### MATERIAL SUPPLIED
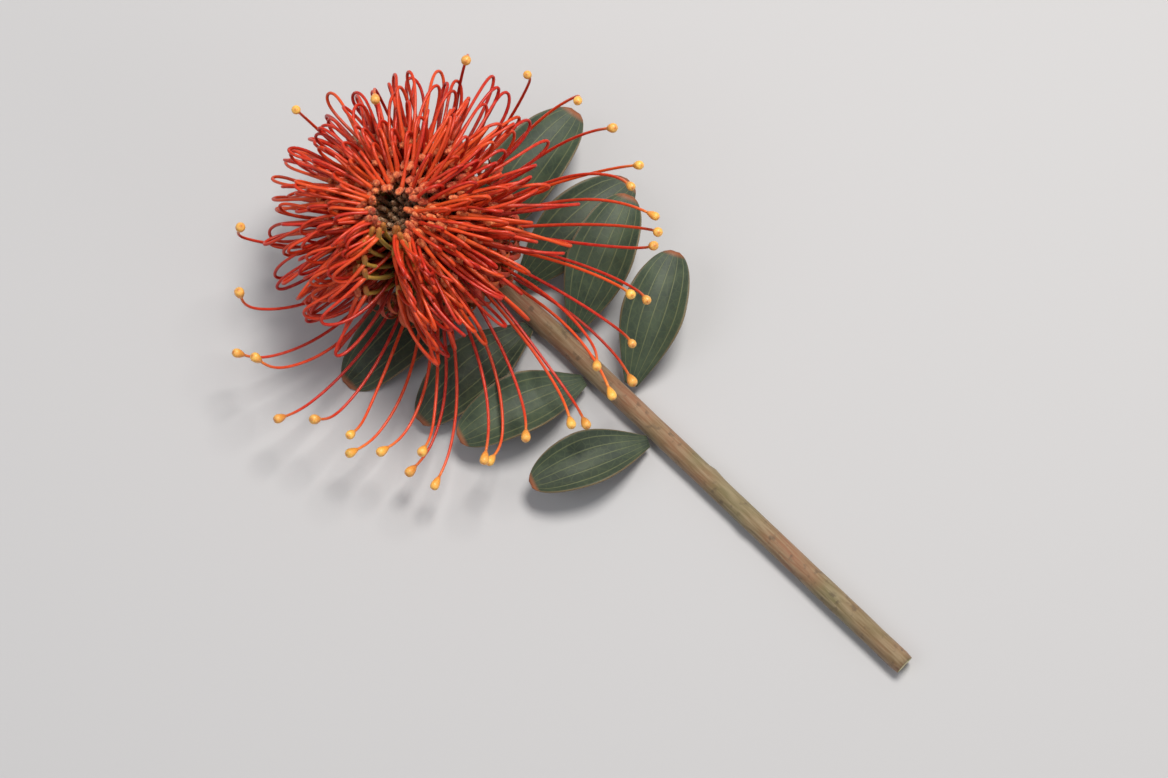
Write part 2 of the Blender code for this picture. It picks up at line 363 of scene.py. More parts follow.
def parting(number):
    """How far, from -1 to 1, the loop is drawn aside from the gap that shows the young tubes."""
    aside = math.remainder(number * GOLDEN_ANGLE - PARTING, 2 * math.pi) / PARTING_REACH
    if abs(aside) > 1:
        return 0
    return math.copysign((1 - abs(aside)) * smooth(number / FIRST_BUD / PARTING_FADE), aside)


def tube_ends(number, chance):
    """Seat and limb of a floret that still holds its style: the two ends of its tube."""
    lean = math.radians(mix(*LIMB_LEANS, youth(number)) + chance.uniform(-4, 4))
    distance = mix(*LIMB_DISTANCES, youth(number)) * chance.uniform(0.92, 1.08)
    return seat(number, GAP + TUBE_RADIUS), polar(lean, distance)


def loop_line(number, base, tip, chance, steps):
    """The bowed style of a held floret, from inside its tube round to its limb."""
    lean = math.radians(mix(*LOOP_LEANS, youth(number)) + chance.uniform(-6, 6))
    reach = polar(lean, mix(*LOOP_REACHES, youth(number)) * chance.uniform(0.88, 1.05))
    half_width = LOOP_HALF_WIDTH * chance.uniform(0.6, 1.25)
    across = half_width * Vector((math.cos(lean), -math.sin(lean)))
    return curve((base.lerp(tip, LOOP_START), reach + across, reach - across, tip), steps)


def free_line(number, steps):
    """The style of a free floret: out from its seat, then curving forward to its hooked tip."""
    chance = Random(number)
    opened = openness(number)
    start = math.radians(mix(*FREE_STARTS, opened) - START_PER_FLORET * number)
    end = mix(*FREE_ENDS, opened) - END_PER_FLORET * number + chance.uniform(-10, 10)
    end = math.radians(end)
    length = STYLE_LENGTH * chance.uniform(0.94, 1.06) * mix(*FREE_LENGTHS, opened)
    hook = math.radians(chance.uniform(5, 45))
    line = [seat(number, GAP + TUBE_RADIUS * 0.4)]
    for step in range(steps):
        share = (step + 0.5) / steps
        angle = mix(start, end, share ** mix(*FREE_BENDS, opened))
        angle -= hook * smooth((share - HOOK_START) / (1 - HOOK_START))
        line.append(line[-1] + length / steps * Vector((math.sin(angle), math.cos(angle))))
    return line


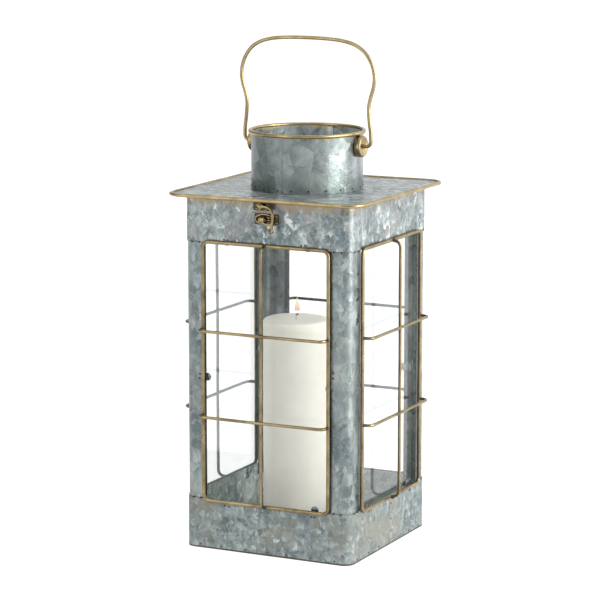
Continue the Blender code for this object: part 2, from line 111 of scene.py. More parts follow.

### THE PROBLEM
Up to and including the line with "return curve((base.lerp(tip, LOOP_START), reach", repeat the data exactly, starting from its first line; nothing else belongs in the response.

### EXERCISE RESPONSE
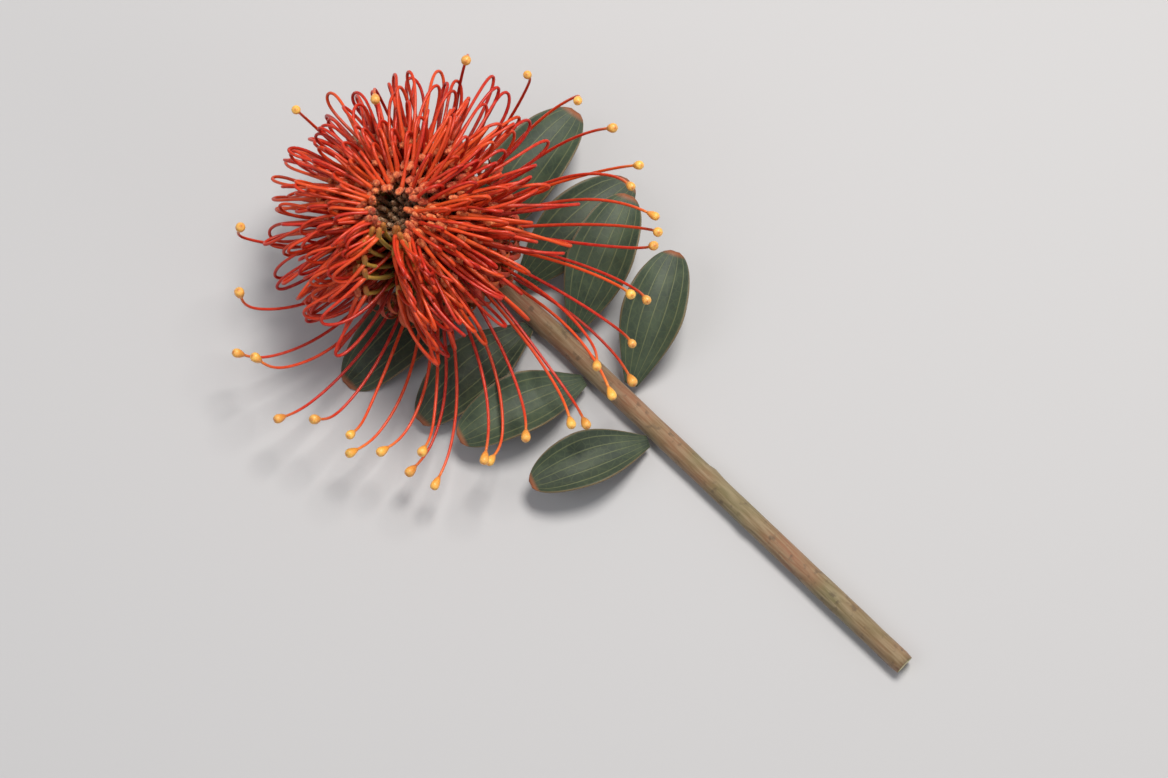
Write part 2 of the Blender code for this picture. It picks up at line 363 of scene.py. More parts follow.
def parting(number):
    """How far, from -1 to 1, the loop is drawn aside from the gap that shows the young tubes."""
    aside = math.remainder(number * GOLDEN_ANGLE - PARTING, 2 * math.pi) / PARTING_REACH
    if abs(aside) > 1:
        return 0
    return math.copysign((1 - abs(aside)) * smooth(number / FIRST_BUD / PARTING_FADE), aside)


def tube_ends(number, chance):
    """Seat and limb of a floret that still holds its style: the two ends of its tube."""
    lean = math.radians(mix(*LIMB_LEANS, youth(number)) + chance.uniform(-4, 4))
    distance = mix(*LIMB_DISTANCES, youth(number)) * chance.uniform(0.92, 1.08)
    return seat(number, GAP + TUBE_RADIUS), polar(lean, distance)


def loop_line(number, base, tip, chance, steps):
    """The bowed style of a held floret, from inside its tube round to its limb."""
    lean = math.radians(mix(*LOOP_LEANS, youth(number)) + chance.uniform(-6, 6))
    reach = polar(lean, mix(*LOOP_REACHES, youth(number)) * chance.uniform(0.88, 1.05))
    half_width = LOOP_HALF_WIDTH * chance.uniform(0.6, 1.25)
    across = half_width * Vector((math.cos(lean), -math.sin(lean)))
    return curve((base.lerp(tip, LOOP_START), reach + across, reach - across, tip), steps)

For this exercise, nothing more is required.